NYU. The school does not publish CDS waitlist data, which makes this harder to track. Ivy Coach's analysis and other admissions consultants estimate the admit rate at 4–12% depending on the school (CAS, Stern, Tisch, and Tandon all have different dynamics). NYU confirmed movement on May 7.
One critical rule on NYU: the school explicitly prohibits anything beyond the portal Waitlist Response Form. No emails to your regional rep, no extra recommendations, no counselor calls. The only channel is the form.
What Most Waitlisted Students Get Wrong
The financial aid piece is the one that blindsides families the most. JRA Educational Consulting's 2026 guide makes it bluntly clear: many colleges that are officially "need-blind" during regular admissions quietly become need-aware when pulling from the waitlist, because their financial aid budgets are nearly depleted by May. NYU's own materials acknowledge that waitlist admits are "highly unlikely" to receive substantial institutional grant money.
That matters in a concrete way. If you're admitted off a waitlist at a school that offered limited aid in the first place, the package you actually receive could be meaningfully worse than what you'd have gotten as a regular admit. Know this before you decide whether to stay on a list.
The other thing students underestimate is the response window. When waitlist offers come, schools typically give 24 to 72 hours to accept. Some are compressing to 24 hours in 2026. That means you need to have already thought through your answer before the email arrives, including whether you've already put down a deposit somewhere else, what happens to that deposit, and whether housing at the new school is even available.

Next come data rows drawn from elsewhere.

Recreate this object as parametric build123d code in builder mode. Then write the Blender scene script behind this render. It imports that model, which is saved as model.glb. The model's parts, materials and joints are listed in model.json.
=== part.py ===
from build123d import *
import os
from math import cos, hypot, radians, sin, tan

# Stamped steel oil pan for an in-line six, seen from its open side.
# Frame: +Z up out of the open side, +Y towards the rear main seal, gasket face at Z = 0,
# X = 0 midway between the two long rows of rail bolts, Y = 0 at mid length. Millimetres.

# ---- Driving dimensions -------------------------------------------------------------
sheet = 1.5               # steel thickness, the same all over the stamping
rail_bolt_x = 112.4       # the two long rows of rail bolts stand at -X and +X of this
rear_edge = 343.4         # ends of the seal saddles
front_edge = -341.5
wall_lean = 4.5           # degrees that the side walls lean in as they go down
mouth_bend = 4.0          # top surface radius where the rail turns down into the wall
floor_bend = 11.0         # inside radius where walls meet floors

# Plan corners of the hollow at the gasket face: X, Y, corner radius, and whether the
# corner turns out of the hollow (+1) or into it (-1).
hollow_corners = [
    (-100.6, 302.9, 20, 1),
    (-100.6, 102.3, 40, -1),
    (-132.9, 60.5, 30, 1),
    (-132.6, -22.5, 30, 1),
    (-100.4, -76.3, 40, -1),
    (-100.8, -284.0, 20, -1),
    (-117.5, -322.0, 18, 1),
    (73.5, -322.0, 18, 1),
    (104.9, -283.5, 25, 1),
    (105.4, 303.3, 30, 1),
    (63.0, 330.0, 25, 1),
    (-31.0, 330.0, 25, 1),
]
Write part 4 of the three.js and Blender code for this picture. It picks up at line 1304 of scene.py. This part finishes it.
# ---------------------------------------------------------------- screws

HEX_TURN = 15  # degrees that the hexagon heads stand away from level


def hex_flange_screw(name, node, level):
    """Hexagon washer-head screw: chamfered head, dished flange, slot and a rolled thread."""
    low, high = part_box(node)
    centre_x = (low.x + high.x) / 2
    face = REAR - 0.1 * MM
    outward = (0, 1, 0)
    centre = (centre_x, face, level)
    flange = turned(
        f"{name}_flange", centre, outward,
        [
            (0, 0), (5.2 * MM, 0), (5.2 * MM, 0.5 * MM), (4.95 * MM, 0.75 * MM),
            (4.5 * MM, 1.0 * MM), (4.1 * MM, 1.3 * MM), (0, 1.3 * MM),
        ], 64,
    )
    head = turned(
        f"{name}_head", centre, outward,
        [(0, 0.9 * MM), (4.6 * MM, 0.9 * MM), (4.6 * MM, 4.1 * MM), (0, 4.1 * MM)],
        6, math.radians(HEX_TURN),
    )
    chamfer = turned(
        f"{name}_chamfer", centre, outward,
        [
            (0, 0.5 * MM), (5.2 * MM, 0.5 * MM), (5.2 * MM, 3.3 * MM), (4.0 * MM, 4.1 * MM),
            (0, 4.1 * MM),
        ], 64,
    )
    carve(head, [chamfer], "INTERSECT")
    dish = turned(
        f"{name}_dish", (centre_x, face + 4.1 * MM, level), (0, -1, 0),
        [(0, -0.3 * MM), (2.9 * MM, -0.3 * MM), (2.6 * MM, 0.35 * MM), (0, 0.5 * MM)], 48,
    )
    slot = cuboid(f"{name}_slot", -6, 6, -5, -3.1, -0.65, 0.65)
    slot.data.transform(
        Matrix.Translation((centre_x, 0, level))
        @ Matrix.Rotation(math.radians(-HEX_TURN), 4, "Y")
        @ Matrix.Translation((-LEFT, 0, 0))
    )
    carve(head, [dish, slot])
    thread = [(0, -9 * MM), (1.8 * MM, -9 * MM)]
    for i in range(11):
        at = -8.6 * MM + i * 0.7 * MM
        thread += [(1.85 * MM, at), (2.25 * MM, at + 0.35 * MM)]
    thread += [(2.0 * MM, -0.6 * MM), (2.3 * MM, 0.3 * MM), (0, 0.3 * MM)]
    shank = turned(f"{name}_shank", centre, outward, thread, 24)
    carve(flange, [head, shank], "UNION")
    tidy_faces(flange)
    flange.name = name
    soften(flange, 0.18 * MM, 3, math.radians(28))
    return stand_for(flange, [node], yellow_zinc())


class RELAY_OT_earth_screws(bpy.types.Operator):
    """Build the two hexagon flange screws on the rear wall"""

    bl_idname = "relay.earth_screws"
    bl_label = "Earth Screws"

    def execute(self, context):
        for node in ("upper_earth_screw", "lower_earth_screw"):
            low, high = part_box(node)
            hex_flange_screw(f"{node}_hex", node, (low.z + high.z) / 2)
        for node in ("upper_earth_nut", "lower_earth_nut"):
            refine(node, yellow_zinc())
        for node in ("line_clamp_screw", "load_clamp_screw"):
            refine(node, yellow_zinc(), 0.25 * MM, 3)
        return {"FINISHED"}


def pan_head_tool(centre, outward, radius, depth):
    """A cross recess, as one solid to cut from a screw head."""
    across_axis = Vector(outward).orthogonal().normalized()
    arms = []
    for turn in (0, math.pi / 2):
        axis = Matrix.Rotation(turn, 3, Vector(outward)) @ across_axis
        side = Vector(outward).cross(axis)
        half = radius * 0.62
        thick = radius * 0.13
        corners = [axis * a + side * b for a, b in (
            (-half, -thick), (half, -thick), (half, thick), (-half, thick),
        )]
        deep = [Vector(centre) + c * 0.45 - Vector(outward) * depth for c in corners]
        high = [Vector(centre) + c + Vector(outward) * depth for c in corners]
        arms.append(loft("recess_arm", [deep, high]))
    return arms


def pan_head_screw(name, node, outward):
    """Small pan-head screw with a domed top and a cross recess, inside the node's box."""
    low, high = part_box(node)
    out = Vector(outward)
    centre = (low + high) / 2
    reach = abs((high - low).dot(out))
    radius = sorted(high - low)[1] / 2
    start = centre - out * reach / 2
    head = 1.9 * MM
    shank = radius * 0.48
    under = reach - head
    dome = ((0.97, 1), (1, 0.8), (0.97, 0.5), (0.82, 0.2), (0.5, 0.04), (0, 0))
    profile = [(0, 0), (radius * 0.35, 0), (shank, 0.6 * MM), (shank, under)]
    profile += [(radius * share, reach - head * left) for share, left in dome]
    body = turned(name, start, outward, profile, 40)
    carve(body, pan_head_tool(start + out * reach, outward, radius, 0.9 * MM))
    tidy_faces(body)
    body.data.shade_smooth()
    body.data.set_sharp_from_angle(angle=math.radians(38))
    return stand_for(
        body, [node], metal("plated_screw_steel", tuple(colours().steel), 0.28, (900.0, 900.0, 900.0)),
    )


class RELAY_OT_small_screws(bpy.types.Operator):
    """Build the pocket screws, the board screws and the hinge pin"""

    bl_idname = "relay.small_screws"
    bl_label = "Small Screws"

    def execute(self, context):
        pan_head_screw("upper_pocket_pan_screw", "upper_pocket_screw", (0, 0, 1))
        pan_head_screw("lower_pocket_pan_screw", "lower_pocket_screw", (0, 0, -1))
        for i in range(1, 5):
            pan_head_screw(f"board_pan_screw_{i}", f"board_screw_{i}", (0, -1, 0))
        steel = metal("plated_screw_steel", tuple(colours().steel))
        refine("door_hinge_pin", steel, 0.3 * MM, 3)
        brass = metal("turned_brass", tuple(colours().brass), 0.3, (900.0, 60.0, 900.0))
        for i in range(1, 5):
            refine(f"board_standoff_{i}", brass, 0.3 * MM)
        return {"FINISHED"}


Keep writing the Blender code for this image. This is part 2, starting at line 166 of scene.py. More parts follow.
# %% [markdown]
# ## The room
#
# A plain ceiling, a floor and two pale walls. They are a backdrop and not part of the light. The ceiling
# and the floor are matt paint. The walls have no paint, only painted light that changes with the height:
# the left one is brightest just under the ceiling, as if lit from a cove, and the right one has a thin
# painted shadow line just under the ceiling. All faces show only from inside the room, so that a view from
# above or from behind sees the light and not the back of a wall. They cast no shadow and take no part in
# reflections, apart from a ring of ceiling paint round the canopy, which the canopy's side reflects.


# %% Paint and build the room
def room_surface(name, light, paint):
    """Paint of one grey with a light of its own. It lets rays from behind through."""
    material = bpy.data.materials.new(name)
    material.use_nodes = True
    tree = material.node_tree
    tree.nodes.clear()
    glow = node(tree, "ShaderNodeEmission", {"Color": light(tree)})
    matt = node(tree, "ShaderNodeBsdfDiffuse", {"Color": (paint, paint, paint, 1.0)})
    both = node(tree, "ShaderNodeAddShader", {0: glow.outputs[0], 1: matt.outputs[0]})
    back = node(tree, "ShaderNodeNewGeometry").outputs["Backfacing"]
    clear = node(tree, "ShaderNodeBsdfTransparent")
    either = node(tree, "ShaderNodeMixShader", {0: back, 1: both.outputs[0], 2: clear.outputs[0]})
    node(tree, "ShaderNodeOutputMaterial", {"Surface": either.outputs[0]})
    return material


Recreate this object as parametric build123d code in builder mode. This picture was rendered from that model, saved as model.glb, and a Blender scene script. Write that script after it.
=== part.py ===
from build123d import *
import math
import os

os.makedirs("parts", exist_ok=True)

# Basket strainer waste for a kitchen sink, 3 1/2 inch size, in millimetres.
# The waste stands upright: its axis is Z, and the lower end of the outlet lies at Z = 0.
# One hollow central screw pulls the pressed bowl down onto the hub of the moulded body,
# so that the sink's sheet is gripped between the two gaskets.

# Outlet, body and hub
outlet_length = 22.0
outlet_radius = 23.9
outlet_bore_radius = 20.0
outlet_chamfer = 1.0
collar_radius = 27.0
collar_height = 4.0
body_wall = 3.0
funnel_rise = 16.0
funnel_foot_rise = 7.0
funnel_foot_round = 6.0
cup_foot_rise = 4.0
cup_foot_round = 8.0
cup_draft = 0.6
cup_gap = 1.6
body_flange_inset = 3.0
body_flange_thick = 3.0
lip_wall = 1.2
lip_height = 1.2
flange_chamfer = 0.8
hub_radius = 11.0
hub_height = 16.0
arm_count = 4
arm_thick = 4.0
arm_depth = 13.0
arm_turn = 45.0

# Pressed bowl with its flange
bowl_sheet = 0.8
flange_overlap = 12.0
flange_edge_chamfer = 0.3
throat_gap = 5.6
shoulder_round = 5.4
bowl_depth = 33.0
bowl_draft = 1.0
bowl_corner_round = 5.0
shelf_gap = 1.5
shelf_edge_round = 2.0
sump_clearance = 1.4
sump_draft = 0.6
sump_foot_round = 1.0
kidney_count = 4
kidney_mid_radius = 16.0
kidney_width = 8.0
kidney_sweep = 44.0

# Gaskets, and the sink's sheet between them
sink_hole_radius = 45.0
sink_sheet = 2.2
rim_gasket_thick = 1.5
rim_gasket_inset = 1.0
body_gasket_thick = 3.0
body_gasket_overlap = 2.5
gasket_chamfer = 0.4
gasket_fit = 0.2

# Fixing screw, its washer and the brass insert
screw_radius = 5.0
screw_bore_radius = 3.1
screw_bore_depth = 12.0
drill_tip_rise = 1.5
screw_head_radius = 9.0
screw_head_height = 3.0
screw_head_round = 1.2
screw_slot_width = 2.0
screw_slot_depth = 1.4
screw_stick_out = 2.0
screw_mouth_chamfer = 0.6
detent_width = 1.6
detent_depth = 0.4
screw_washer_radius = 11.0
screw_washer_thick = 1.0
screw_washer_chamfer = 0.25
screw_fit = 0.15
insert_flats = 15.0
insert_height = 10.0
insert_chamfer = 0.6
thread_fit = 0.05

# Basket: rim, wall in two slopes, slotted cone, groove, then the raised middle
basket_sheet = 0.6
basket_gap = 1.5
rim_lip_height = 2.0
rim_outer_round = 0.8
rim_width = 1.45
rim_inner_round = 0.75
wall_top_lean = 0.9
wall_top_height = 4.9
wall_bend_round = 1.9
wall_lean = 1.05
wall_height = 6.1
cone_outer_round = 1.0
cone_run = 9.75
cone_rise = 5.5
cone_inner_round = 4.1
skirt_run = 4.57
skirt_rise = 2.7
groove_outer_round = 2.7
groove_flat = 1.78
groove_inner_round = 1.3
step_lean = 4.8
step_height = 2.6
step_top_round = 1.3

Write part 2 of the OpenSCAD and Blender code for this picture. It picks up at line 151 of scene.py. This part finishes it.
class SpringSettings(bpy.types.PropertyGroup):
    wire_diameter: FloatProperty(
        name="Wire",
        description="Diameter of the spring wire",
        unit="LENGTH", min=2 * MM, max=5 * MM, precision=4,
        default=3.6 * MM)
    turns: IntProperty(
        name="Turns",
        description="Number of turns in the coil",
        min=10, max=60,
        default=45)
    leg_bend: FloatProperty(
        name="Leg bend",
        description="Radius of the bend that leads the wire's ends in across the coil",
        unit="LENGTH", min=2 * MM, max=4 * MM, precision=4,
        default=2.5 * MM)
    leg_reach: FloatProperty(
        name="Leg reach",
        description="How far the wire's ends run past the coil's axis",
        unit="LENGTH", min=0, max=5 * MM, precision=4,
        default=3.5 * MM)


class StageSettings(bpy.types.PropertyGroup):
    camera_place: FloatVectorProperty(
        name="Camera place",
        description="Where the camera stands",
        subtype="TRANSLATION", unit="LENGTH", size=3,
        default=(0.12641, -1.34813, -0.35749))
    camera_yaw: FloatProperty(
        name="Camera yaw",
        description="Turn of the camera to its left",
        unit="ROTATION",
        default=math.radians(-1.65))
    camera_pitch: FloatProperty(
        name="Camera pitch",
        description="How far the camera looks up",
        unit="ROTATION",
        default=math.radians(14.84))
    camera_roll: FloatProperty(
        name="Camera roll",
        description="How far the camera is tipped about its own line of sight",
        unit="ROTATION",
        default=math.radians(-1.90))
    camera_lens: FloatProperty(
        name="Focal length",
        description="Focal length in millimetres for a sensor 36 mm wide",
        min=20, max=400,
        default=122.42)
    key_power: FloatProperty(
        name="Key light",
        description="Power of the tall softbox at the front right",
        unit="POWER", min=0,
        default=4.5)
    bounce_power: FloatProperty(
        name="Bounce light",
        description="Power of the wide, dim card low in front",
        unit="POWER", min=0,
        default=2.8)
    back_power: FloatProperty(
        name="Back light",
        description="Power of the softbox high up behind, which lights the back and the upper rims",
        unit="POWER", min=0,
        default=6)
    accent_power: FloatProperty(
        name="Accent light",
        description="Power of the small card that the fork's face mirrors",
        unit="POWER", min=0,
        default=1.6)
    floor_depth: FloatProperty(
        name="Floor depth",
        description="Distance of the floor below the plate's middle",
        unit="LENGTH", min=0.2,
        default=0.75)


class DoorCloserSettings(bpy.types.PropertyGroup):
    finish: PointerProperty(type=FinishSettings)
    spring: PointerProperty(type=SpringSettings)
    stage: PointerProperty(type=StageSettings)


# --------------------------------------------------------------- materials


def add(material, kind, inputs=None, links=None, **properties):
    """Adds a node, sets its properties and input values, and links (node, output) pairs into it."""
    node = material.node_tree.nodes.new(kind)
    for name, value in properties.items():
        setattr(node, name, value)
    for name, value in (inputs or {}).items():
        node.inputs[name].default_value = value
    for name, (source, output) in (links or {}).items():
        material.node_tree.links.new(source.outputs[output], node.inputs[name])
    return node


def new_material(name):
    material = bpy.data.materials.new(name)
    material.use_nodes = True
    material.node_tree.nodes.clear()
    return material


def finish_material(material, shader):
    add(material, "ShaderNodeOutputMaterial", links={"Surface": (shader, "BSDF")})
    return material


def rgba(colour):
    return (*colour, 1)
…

Your letter of continued interest (LOCI) protocol also depends entirely on the school. Some schools invite them. NYU bans supplemental materials outright. Michigan uses a portal update form rather than email. Duke explicitly encourages periodic check-ins every three to four weeks. Command Education's 2026 guide includes an anecdote about a Harvard waitlist admit whose LOCI was explicitly credited by the admissions office. The LOCI matters at schools that accept them. Know your school's rules before you send anything.
Frequently Asked Questions
When do college waitlists typically move?
The busiest window runs from May 1 through mid-June. May 1 is the National Candidates' Reply Date, and once deposits clear, admissions offices can see their enrollment gaps and start pulling from waitlists. The second wave runs through June 30. After July 1, movement slows sharply, and after August 1, most waitlists are effectively closed. Elite schools like Harvard, Columbia, and Cornell have historically moved as late as July or early August, but those cases are rare.
What are the real odds of getting off a college waitlist in 2026?
It depends almost entirely on which school. The national average across ranked universities is roughly 7%, per AcademicJobs.com's 2026 analysis, but that number is nearly useless on its own. UC Irvine's waitlist admit rate sits above 84% in recent CDS cycles. Yale's is 0% in multiple recent years. MIT admitted 9 students from a pool of 509 who accepted waitlist spots in the most recently reported cycle. The College Kickstart historical database is the best single resource for school-specific historical benchmarks.
Should I stay on the waitlist or commit somewhere else?
Both. Accepting your waitlist spot at a school you genuinely prefer costs you nothing, as long as you also commit to your current best option by May 1 (which you should have already done). The risk is the deposit you forfeit if you're later admitted off the waitlist. For schools with strong financial aid packages on the table elsewhere, factor in that waitlist admits often receive less aid than regular admits.
What should I send as a letter of continued interest?
Keep it to one focused page. Update the school on meaningful new achievements since your application (an award, a project, a significant shift in your thinking) and reconfirm that you will enroll if admitted. Don't repeat your application. Don't send extra recommendations unless specifically invited. And check the school's rules first: NYU bans all supplemental materials outside its portal form, while Duke actively encourages periodic check-ins.
If a school hasn't moved its waitlist by late May, is it over?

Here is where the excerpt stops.